Apparently, Islamic terrorists are the media marketing executives.

Once more, the tendency is to project American viewpoints and values on to supposed Islamist enemies. The same individuals and groups that are utterly alien to America's most cherished beliefs are also masters of manipulating Americans' views of themselves and of using the media to their own advantage. The idea that Islamist groups might possess some sort of legitimate grievance, or might be railing against actual conditions is dismissed in favor of complex marketing ploys. Terrorism is a product, just like everything else that is promoted on American television and in American newspapers and magazines. The only difference is that the Islamist product is a bad product. Other Western media too have taken up the general theme of Islamic terrorism as but the ultimate expression of Islamic failure to grasp the potentialities of the modern world. As presented in the French Canadian press, the modern Islamic world is an utter failure, still desperately trying to explain its fall from power and influence -- "The Arab-Muslim world, because this is primarily what we are talking about, has still not caught up with the military, economic, scientific, and technological progress the West has made during the last two centuries."

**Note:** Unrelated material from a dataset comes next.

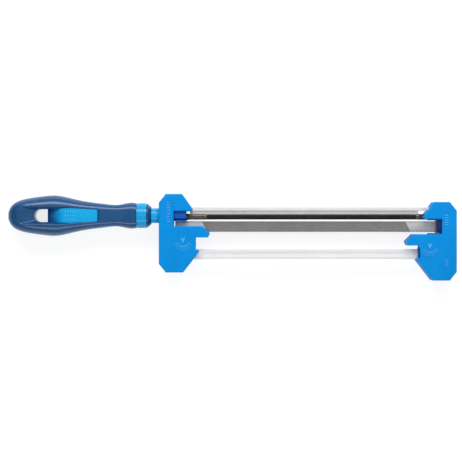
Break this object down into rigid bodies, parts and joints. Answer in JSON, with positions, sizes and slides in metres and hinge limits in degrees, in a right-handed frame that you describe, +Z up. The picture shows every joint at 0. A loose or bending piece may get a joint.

Islam's violent propensities constantly portrayed in the American media and in other Western nations as well are symbolic of Islam's lack of development. The Islamic World is backwards in comparison to the West. That terrorists can use the Western media while at the same time being incapable of adopting other modern Western ideas is never questioned. Merely, it fits the narrative that the West is wholly in the right, and that it is Islam that is at fault. The failings of Islam are inherently cultural failings. The message of the media is that if the Islamic World were to adopt Western ways, the violence would cease. The Islamic world would settle down and join the global marketplace, becoming peaceful partners with the United States and the rest of the "global community."